Q: What if my tools don't support customization?
You can still create playful rituals outside the tool. For example, keep a small physical object on your desk that you touch when switching contexts—a stress ball, a figurine, or a colored card. The act of touching it becomes a mindful pause. Or use a browser extension that changes the page background color based on your current task.
Common Mistake: Making Play the Goal Instead of the Means
Remember, the goal is to reduce context-switching cost, not to create a fun environment for its own sake. If the playful elements become the focus, they'll add cognitive load instead of reducing it. Keep them minimal and functional.
Common Mistake: One-Size-Fits-All
What works for one person might annoy another. Let each team member customize their own cues. The team can share ideas, but implementation should be personal. This respects individual differences and increases effectiveness.

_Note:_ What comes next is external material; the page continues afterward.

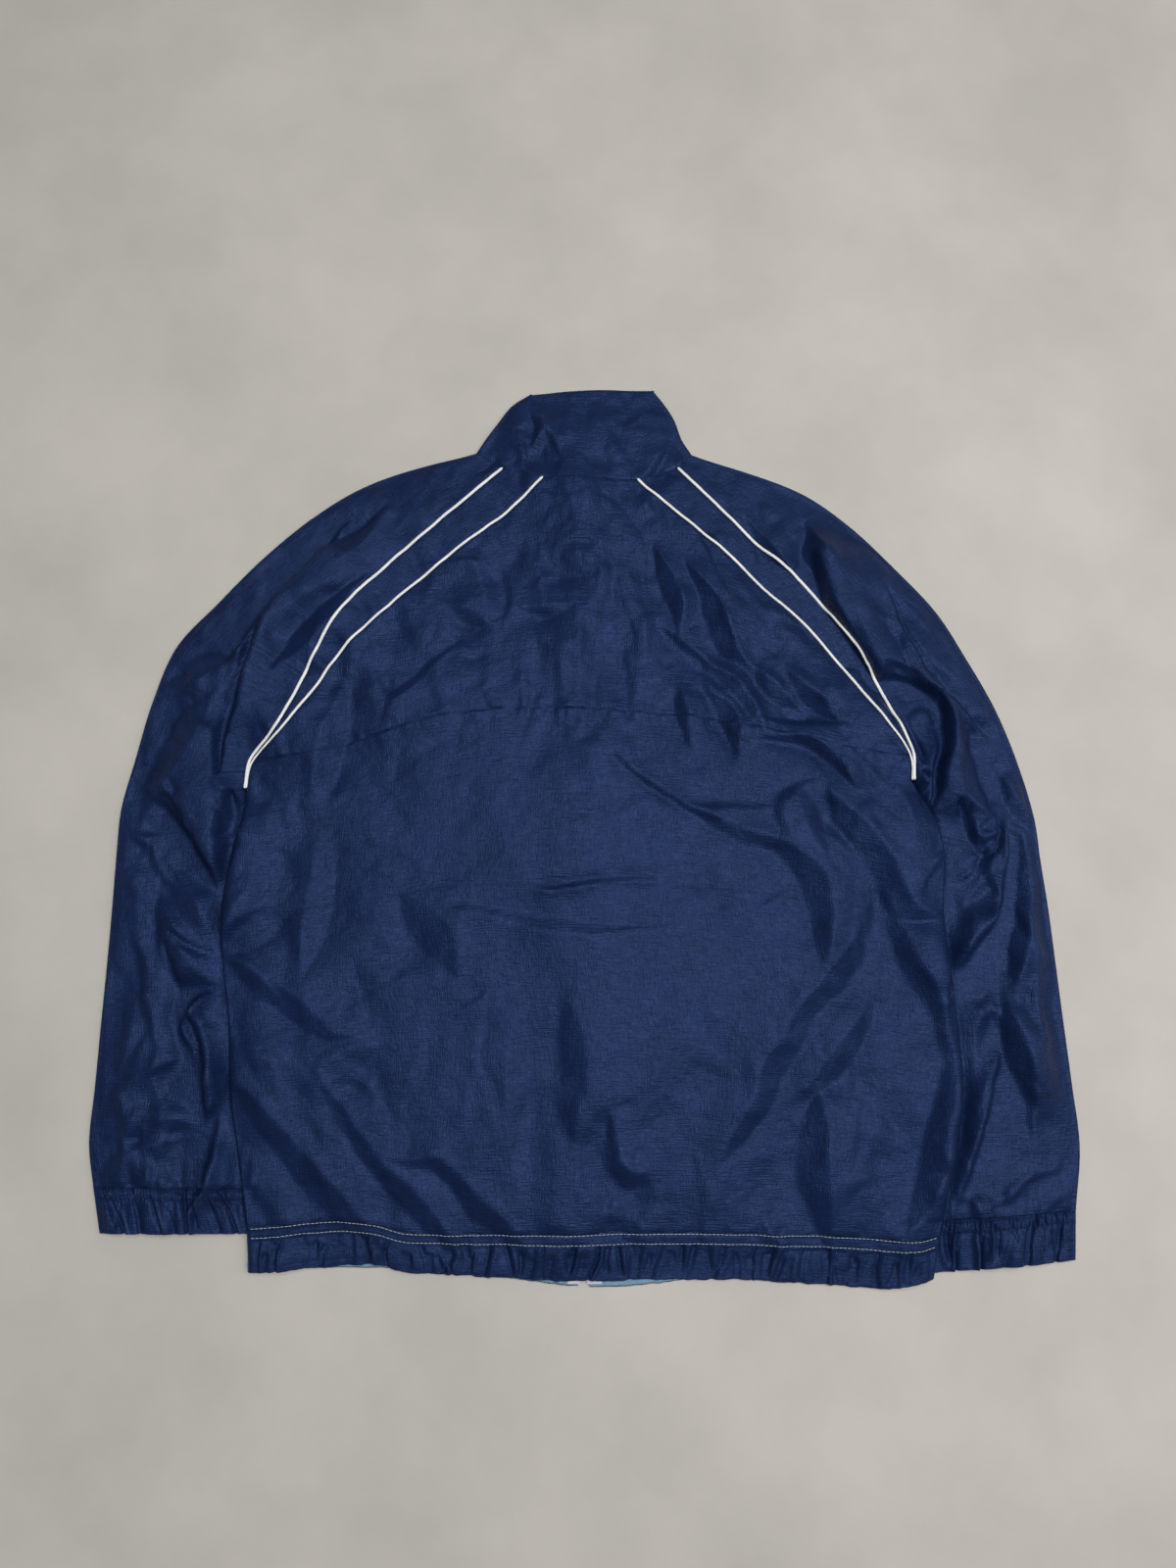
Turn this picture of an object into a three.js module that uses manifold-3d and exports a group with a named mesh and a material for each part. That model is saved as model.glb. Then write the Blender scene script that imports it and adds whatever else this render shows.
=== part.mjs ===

8. What to Do Next: Specific Actions
You now have the framework. Here are concrete next steps to implement playful flow in your context-switching minimizer toolkit.
- Track your switches for one week. Use a simple log or app. Note the time, trigger, and emotional cost (1–10 scale). Identify the top three most painful switches.
- Choose one switch to target. Pick the one that happens most frequently or feels most jarring. For example, the switch from deep work to email.
- Design one playful cue for that switch. Keep it simple—a color change, a sound, a physical token. Test it for three days. Adjust if needed.
- Share your experiment with a colleague. Describe what you did and how it felt. Ask for feedback. This builds a culture of experimentation.
- Expand to a second switch after the first feels natural. Repeat the process. Aim to have playful cues for your top three switches within a month.
Finally, revisit your tracking data after four weeks. Compare the emotional cost of those switches before and after. If you see improvement, you've built a sustainable practice. If not, iterate—maybe the cue needs to change, or maybe the switch itself can be eliminated. The goal is continuous improvement, not perfection.